(CAD and scene scripts)
=====
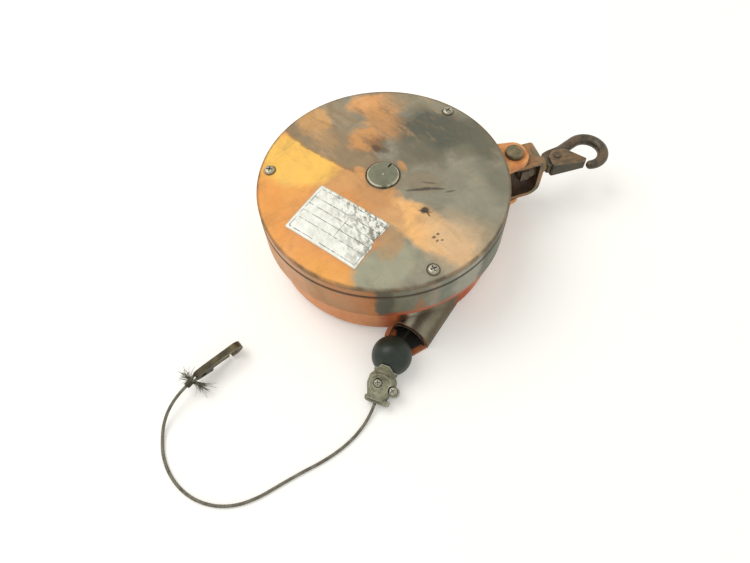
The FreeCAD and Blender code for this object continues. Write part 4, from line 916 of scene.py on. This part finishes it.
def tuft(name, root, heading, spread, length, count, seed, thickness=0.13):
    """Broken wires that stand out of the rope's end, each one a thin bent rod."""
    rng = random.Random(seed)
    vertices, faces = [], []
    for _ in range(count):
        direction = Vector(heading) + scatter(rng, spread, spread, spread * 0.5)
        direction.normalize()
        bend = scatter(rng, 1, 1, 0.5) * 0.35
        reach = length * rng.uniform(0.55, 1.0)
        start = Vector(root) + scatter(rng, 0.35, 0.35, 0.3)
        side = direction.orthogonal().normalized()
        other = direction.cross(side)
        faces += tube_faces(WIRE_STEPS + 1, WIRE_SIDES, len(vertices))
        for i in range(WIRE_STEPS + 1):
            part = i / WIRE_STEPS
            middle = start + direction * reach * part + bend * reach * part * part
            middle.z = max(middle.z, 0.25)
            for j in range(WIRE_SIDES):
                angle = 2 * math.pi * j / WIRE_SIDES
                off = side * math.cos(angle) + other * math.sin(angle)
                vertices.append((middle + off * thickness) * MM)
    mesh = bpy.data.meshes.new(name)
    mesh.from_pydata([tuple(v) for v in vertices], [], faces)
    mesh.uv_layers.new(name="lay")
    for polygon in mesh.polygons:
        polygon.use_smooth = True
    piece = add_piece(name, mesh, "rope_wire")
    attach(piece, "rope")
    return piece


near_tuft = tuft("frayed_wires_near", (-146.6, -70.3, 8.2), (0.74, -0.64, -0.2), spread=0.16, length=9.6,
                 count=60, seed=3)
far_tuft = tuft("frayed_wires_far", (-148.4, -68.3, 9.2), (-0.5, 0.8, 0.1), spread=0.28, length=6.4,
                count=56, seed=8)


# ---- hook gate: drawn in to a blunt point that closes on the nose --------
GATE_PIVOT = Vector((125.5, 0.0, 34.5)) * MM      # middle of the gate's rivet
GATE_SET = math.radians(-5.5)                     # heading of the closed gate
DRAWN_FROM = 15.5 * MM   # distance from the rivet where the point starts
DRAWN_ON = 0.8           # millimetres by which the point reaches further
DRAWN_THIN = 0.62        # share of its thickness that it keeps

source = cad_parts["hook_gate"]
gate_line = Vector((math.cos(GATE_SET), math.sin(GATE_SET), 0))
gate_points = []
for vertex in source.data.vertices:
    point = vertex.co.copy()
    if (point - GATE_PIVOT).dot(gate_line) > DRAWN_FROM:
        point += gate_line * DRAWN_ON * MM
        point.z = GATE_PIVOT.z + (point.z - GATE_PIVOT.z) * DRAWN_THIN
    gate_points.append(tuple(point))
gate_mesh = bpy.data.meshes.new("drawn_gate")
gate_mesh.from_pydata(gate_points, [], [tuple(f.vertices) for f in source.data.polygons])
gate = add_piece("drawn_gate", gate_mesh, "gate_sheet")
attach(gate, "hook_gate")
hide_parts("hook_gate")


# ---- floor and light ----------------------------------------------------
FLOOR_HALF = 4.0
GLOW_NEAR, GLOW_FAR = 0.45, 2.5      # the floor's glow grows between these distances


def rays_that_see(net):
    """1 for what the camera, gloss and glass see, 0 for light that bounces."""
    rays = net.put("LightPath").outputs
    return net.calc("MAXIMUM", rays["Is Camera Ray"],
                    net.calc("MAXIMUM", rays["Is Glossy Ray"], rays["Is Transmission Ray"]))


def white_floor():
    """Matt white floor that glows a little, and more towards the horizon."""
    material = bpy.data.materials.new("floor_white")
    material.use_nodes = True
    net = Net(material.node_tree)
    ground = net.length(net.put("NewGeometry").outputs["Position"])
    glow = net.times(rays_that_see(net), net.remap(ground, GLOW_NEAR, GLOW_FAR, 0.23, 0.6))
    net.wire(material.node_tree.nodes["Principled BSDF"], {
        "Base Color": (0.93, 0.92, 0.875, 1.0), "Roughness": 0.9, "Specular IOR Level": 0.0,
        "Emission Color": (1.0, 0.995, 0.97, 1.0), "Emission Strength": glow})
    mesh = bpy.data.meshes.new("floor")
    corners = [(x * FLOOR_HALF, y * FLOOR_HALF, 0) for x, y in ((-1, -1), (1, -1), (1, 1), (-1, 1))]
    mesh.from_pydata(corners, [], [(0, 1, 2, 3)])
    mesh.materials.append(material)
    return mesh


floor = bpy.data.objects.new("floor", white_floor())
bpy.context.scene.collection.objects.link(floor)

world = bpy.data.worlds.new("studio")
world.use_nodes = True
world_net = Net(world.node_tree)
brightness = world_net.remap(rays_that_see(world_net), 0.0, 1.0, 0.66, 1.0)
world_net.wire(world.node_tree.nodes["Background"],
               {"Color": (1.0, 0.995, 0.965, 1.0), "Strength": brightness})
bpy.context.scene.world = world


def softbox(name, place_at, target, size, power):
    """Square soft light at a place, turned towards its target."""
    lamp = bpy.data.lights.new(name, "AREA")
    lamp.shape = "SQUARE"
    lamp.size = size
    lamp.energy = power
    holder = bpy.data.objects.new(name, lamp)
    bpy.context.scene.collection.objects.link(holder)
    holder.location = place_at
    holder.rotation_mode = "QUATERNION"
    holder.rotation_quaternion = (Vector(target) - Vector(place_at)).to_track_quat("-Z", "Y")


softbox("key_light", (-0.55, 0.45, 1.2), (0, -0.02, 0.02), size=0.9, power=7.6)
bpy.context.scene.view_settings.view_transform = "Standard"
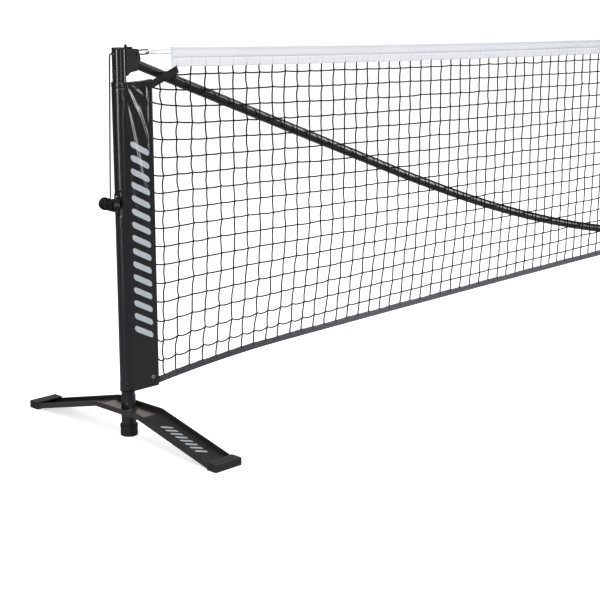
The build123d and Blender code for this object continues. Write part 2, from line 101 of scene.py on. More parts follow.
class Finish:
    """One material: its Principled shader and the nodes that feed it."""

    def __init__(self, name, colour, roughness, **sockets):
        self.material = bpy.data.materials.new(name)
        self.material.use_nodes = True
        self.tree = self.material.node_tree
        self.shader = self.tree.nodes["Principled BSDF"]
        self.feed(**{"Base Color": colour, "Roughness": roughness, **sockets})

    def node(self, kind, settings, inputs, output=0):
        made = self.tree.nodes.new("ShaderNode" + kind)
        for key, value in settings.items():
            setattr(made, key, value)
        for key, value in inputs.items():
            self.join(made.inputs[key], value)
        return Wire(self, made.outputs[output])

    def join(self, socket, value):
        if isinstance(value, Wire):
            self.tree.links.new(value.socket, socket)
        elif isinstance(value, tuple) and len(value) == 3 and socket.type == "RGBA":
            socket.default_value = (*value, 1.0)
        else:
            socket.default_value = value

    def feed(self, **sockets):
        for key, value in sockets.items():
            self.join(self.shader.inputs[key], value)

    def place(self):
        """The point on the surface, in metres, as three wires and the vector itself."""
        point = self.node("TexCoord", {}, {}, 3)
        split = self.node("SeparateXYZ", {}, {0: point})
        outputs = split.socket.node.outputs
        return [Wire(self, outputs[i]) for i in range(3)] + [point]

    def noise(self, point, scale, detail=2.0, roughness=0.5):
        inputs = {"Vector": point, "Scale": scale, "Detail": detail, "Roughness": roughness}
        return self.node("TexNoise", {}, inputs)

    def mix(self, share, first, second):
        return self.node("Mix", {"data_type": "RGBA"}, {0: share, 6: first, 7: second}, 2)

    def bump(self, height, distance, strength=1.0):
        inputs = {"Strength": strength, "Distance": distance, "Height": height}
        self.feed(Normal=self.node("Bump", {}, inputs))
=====
Aim: Whichever lines contain the string "attach", select and copy them.

The result:
    attach(piece, "rope")
attach(gate, "hook_gate")